TOSS: NEW ZEALAND WIN TOSS and opt to to bat first. “Great to get across the line against India. Always back Martin Guptill with the bat,” Williamson says. “Expect some runs from him. Different opposition, different venue and a different day [from the previous World Cup]. It is about playing some good cricket.”
2:40 pm: Sourav Ganguly at the pitch report said that there will be movement for the pacers early on. Kevin Pietersen also says that he is not sure if he will bat first on this wicket. There is some green on the wicket and we are not sure if the rain will have a role to play.
2:34 pm: Kane Williamson has scored more runs (548) in this World Cup than any other player has managed in an edition for New Zealand, Joe Root has set the same record for England (549 runs). Both players are in with a chance to overhaul Sachin Tendulkar’s record of 673 runs in one edition (2003). They need a century to overhaul Rohit Sharma’s tally of 649 runs in this edition.
2:24 pm: Believe it or not, New Zealand have the edge. England and New Zealand have met twice before in men’s ODIs at Lord’s, the Black Caps winning both previous encounters, a 5-wicket victory in 2013 and a 51-run triumph in 2008.
2:21 pm: Kumar Dharmasena (despite the Jason Roy outburst in the semi-final) and Marais Erasmus are the main officials for the big day at Lord’s.
2.17 pm: Looking for good omen New Zealand fans?
- England and New Zealand have met twice before in men’s ODIs at Lord’s, the Black Caps winning both previous encounters, a 5-wicket victory in 2013 and a 51-run triumph in 2008.
2.12 pm: Form and history provide mixed signals…
- England have won seven of their last nine men’s ODIs against New Zealand, including a 119-run victory at The Riverside (Durham) in the group stage of ICC Men’s Cricket World Cup 2019. But before England’s triumph over New Zealand earlier in this tournament they hadn’t beaten the Black Caps in the Men’s Cricket World Cup since 1983, suffering a string of five consecutive defeats against them in the competition in that time.
- England are playing in their first ICC Men’s Cricket World Cup final since 1992 whilst New Zealand have now reached this stage in back-to-back editions (also 2015) having never made it to the final before.

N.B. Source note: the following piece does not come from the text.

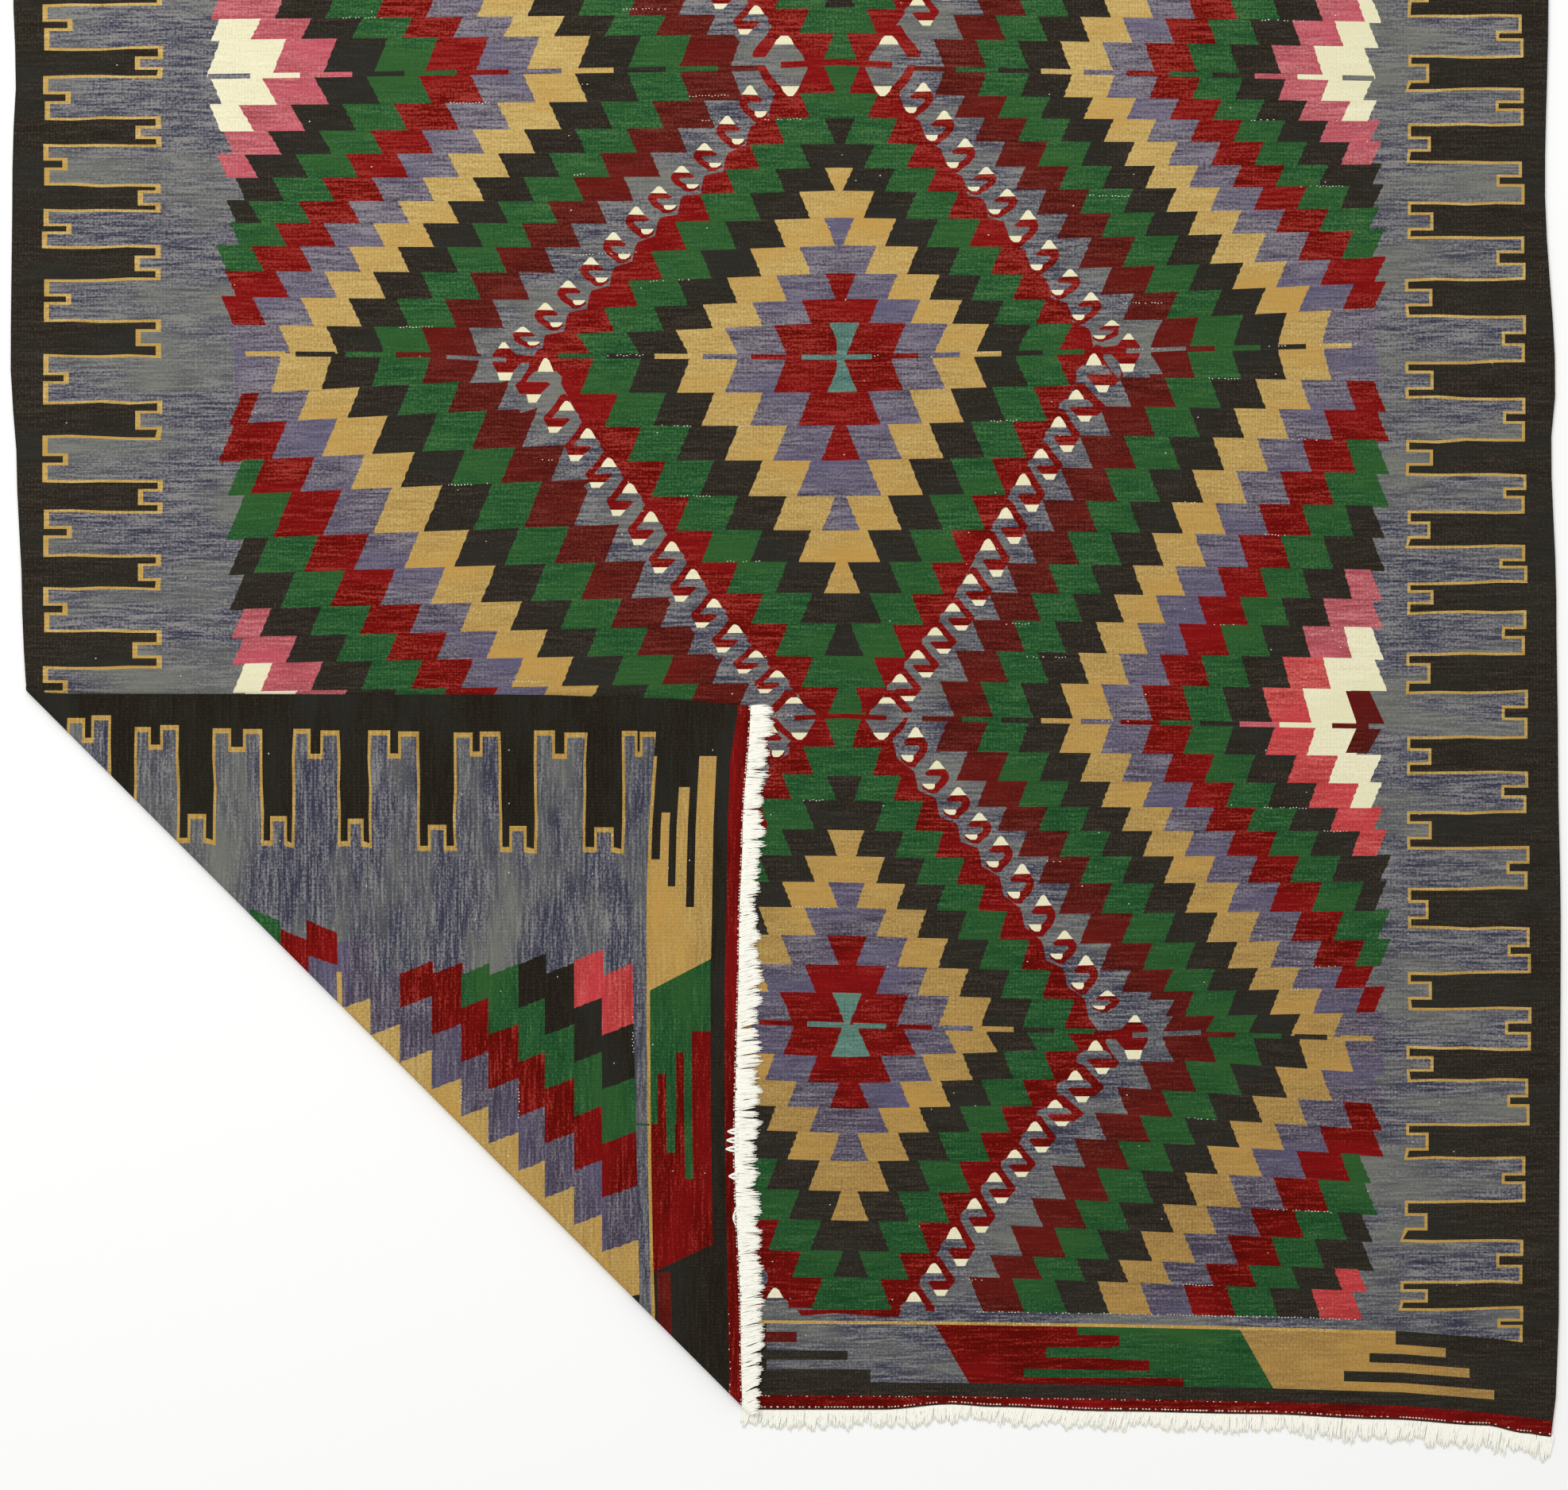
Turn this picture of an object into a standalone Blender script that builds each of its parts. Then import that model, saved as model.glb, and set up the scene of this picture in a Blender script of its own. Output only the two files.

- England are trying to emulate the England women’s ODI side who lifted the ICC Women’s Cricket World Cup in 2017 with a dramatic 9-run victory over India at the same venue (Lord’s).
1.58 pm: First things first. There was some rain at Lord’s earlier but now it seems to be clearing up. We might be in for a delayed start but forecast is fine.
1.55 pm: Hello all! It’s World Cup final day! The biggest day in cricket… once in four years, an occasion that cricket fans around the world wait with excitement for (even if their favourite team is not part of it).
Two years after the women’s team stunned India at Lord’s, England’s men’s team look to create history of their own. Four years after New Zealand fell short at the final hurdle, Kane Williamson and Co stand at the cusp of glory again.
Eoin Morgan’s England face New Zealand at Lord’s on Sunday desperate to win the World Cup for the first time after four years of hard graft. When England exited the 2015 tournament after an embarrassing defeat by Bangladesh, few tipped them as potential champions four years later.
As captain Morgan put it: “If you had offered us the position to play in a final the day after we were knocked out of the 2015 World Cup, I would have laughed at you.”
The challenge for the host nation, as they seek a first title in the 44-year history of the World Cup, is to embrace Sunday’s occasion at Lord’s without it inhibiting their “fearless” brand of cricket.
“It’s the culmination of four years of hard work and dedication, a lot of planning and it presents a huge opportunity to go on and try and win a World Cup,” said Morgan.
New Zealand, who have also never won the World Cup, helped shock England into a change of approach by humiliating them in Wellington four years ago and cannot be underestimated after seeing off Virat Kohli’s India in the semi-finals.
The 2015 losing finalists boast a well-balanced attack led by left-arm quick Trent Boult but their batting has been hugely reliant on captain Kane Williamson, who has scored 548 runs in the tournament at an outstanding average of 91.33, and Ross Taylor.
Williamson said his side were happy to embrace their underdog status, acknowledging that England deserved to be favourites.
“But whatever dog we are, it’s just important that we focus on the cricket that we want to play,” he said. “And we have seen over the years that anybody can beat anybody – regardless of breed of dog.”